The Blue Devils (11-10, 5-5 in the ACC) opened the game on the wrong side of a 7-2 Wolfpack run, before charging back to take a 15-14 lead. The game would remain close into halftime, with Duke extending its lead to 27-23. Gorecki paced the Blue Devils with ten points, four assists, and great work both on the glass and in her defensive assignments, but what truly stood out was Duke’s full-court press.

For much of the game, the Wolfpack (21-1, 10-1) simply didn’t have the ball-handling skills necessary to break through against the plethora of excellent on-ball defense from Blue Devil guards and wings. Kyra Lambert and Miela Goodchild once again stood out in their press and on-ball defense.

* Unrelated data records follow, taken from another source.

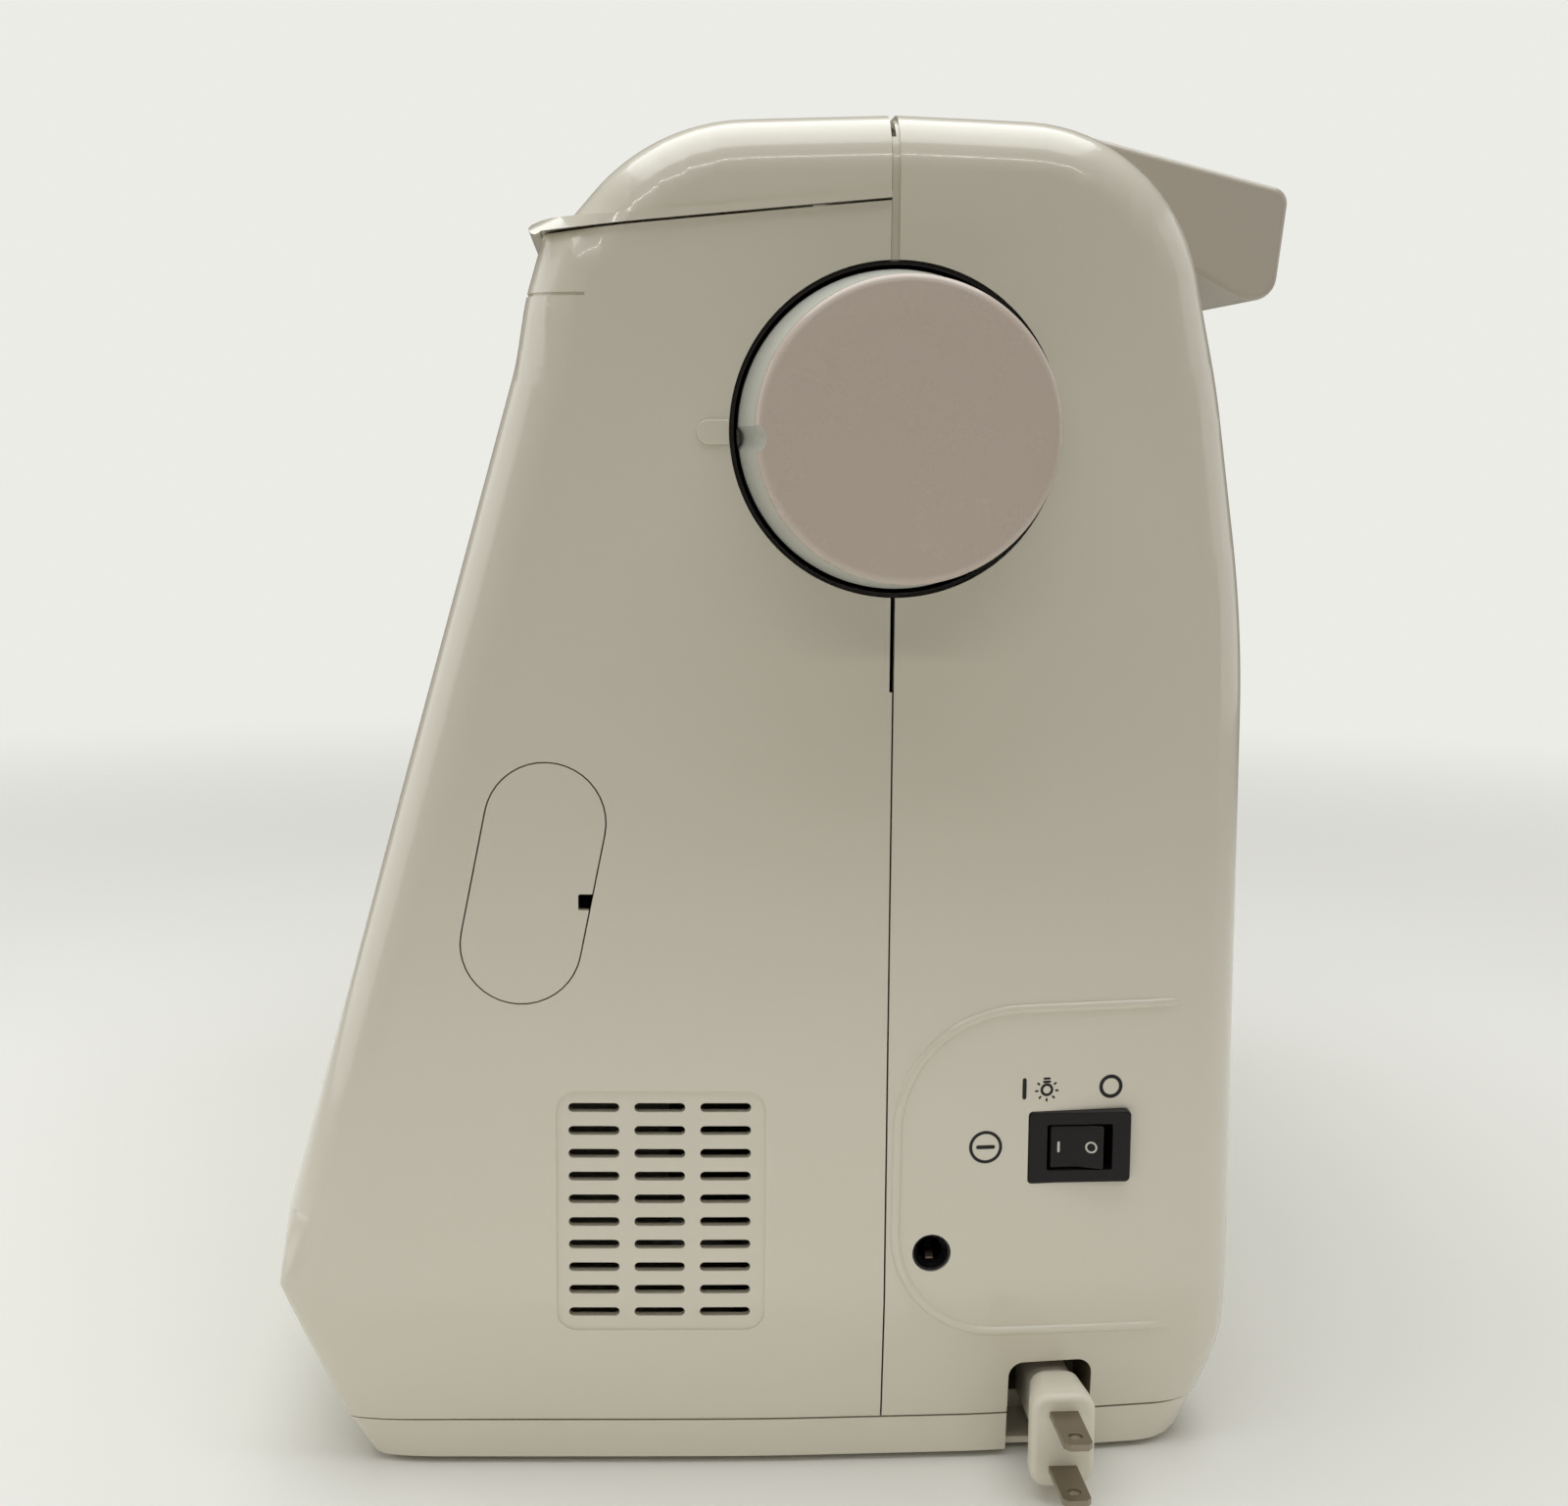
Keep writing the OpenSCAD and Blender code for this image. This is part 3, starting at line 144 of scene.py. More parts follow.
def soft_rectangle(width, height, radius, middle=(0, 0), steps=6):
    """A rectangle with rounded corners."""
    w, h = width / 2, height / 2
    a, b = middle
    return rounded([(a + u * w, b + v * h, radius) for u, v in ((-1, -1), (1, -1), (1, 1), (-1, 1))], steps)


def stadium(length, width, middle=(0, 0), angle=0.0, steps=12):
    """A slot outline with round ends, its length along the first direction turned by angle."""
    reach = (length - width) / 2
    points = []
    for end in (1, -1):
        for k in range(steps + 1):
            t = math.pi * k / steps - math.pi / 2
            points.append(Vector((end * (reach + width / 2 * math.cos(t)), end * width / 2 * math.sin(t))))
    turn = Matrix.Rotation(angle, 2)
    return [turn @ p + Vector(middle) for p in points]


# ---------------------------------------------------------------- modelling by hand


def deselect():
    """Object mode, with nothing selected."""
    if bpy.context.object and bpy.context.object.mode != "OBJECT":
        bpy.ops.object.mode_set(mode="OBJECT")
    bpy.ops.object.select_all(action="DESELECT")


def only(piece):
    """Selects this piece and nothing else, in object mode."""
    deselect()
    piece.select_set(True)
    bpy.context.view_layer.objects.active = piece
    return piece


@contextmanager
def editing(piece):
    """Edit mode on this piece alone, and object mode again afterwards."""
    only(piece)
    bpy.ops.object.mode_set(mode="EDIT")
    yield bpy.ops.mesh
    bpy.ops.object.mode_set(mode="OBJECT")


def on_all(*steps):
    """Runs edit operators (operator, settings) in turn, each on the whole mesh."""
    for operator, settings in steps:
        bpy.ops.mesh.select_all(action="SELECT")
        operator(**settings)


def named(piece, name):
    piece.name = piece.data.name = name
    return piece


def moved(piece, x=0.0, y=0.0, z=0.0):
    piece.data.transform(Matrix.Translation(Vector((x, y, z)) * MM))
    return piece


def settle(name):
    """Puts the new piece's place into its mesh, with the object at the origin."""
    piece = only(bpy.context.object)
    bpy.ops.object.transform_apply(location=True, rotation=True, scale=True)
    return named(piece, name)


def block(low, high):
    """A box between two corners, in millimetres."""
    deselect()
    low, high = Vector(low) * MM, Vector(high) * MM
    bpy.ops.mesh.primitive_cube_add(size=1, location=(low + high) / 2, scale=high - low)
    return settle("block")


def in_space(axis, point, along):
    """A point of a flat outline, placed at a distance along the axis."""
    a, b = point
    return {"X": Vector((along, a, b)), "Y": Vector((a, along, b)), "Z": Vector((a, b, along))}[axis]


def rod(axis, start, end, middle, radius, name="rod", sides=64):
    """A cylinder along an axis, whose middle is given by its two other coordinates."""
    deselect()
    place = in_space(axis, middle, (start + end) / 2)
    turn = {"X": (0, math.pi / 2, 0), "Y": (-math.pi / 2, 0, 0), "Z": (0, 0, 0)}[axis]
    bpy.ops.mesh.primitive_cylinder_add(vertices=sides, radius=radius * MM, depth=(end - start) * MM,
                                        location=place * MM, rotation=turn)
    return settle(name)


def outline_mesh(points, fill):
    """A flat ring of vertices at points in space, as the new active piece."""
    deselect()
    bpy.ops.mesh.primitive_circle_add(vertices=len(points), radius=1, fill_type=fill)
    piece = bpy.context.object
    for vertex, point in zip(piece.data.vertices, points):
        vertex.co = point * MM
    return piece


def prism(axis, points, start, end, name="prism"):
    """A flat outline drawn out along an axis from start to end."""
    drawn = {"TRANSFORM_OT_translate": {"value": AXES[axis] * (end - start) * MM}}
    with editing(outline_mesh([in_space(axis, point, start) for point in points], "NGON")) as mesh:
        on_all((mesh.extrude_region_move, drawn), (mesh.normals_make_consistent, {"inside": False}))
    return settle(name)


def turned(axis, profile, middle, name, steps=96):
    """A closed profile of (place along the axis, radius) spun once round the axis."""
    second = AXES["Z" if axis != "Z" else "Y"]
    base = in_space(axis, middle, 0)
    points = [base + AXES[axis] * along + second * out for along, out in profile]
    with editing(outline_mesh(points, "NOTHING")) as mesh:
        on_all((mesh.spin, {"steps": steps, "angle": math.tau, "center": base * MM, "axis": AXES[axis]}),
               (mesh.remove_doubles, {"threshold": 0.00001}), (mesh.delete_loose, {}),
               (mesh.normals_make_consistent, {"inside": False}))
    return settle(name)


def into_end(points, depth, out=5.0, name="prism"):
    """An outline of (y, z) drawn from depth inside the handwheel end's face to out before it."""
    return prism("X", points, X_RIGHT - depth, X_RIGHT + out, name)


def end_rod(middle, radius, depth, out, sides=64):
    """A cylinder from depth inside the handwheel end's face to out before it."""
    return rod("X", X_RIGHT - depth, X_RIGHT + out, middle, radius, sides=sides)


def apply_modifier(piece, kind, **settings):
    only(piece)
    modifier = piece.modifiers.new(kind.lower(), kind)
    for key, value in settings.items():
        setattr(modifier, key, value)
    bpy.ops.object.modifier_apply(modifier=modifier.name)
    return piece


def remove(piece):
    mesh = piece.data
    bpy.data.objects.remove(piece)
    if mesh.users == 0:
        bpy.data.meshes.remove(mesh)


def combine(piece, others, operation):
    """Adds, takes out or keeps the part shared with other solids, one at a time, and removes them."""
    for other in others:
        apply_modifier(piece, "BOOLEAN", operation=operation, solver="MANIFOLD", object=other)
        remove(other)
    return piece


def cut(piece, *cutters):
    return combine(piece, cutters, "DIFFERENCE")


def add(piece, *others):
    return combine(piece, others, "UNION")


def keep(piece, *shapes):
    return combine(piece, shapes, "INTERSECT")


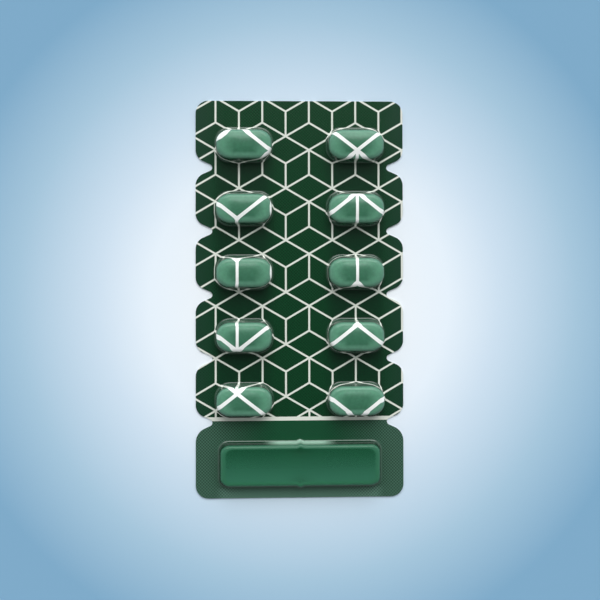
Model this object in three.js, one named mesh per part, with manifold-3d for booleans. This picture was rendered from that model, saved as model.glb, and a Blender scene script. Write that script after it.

Odom, however, proved a menace for N.C. State’s dribblers, and when three Duke players were locking up Wolfpack players on inbounds plays, there was little room for easy passes. Six of N.C. State's last seven first-half possessions ended in turnovers.

The second half opened fairly evenly, with Elissa Cunane scoring five points as the Wolfpack closed the gap to 32-29. But an 8-0 Duke run opened up the score, while N.C. State had more turnovers than buckets for a five-minute stretch. Duke’s lead peaked during that time, with the home team up 40-30.

“They’re playing sped-up, which is what our full-court pressure is meant to do,” assistant coach Sam Miller told the Blue Devil radio show at halftime. “We didn’t really see them try to dribble through it.”

Yet the Wolfpack found ways to break through to close the third frame, as the Blue Devils dropped back a little to catch their breath. That was all that N.C. State needed to get back into a rhythm, before finally retaking the lead just over a minute into the fourth. Duke fought hard the rest of the way—even taking a two-point lead with about two minutes to play—yet the Wolfpack got hot from three, and there was little the Blue Devils could do once some key shots fell. And immediately following the no-call on Cunane’s travel, Duke missed an off-ball rotation and allowed an open triple to fall. That meant a two-possession lead for N.C. State with 35 seconds to go, something no team could reasonably overcome.

“We just lost one shooter,” said McCallie. “I mean, it’s [number] 23, it wasn’t a bunch of people. And, unfortunately, she’s a run-off-the-line kid. And we didn’t run her off the line.”

This game was practically a must-win for a Duke team looking to charge their way to a March Madness bid. Though that seemed like a long shot for Duke after blowing leads to Wake Forest and Virginia, a recent 4-1 run put them firmly in the conversation for one of the ACC’s at-large NCAA tournament bids.

A highly competitive, close loss to a top-10 team can certainly be a point of pride. That was the takeaway from the Blue Devils’ five-point January loss to then-no. 7 Louisville. The ACC standings are determined by record, though. A black-and-white statistic that doesn’t care whether your team lost to two top-10 teams by a combined score of just eight. It only cares that you lost.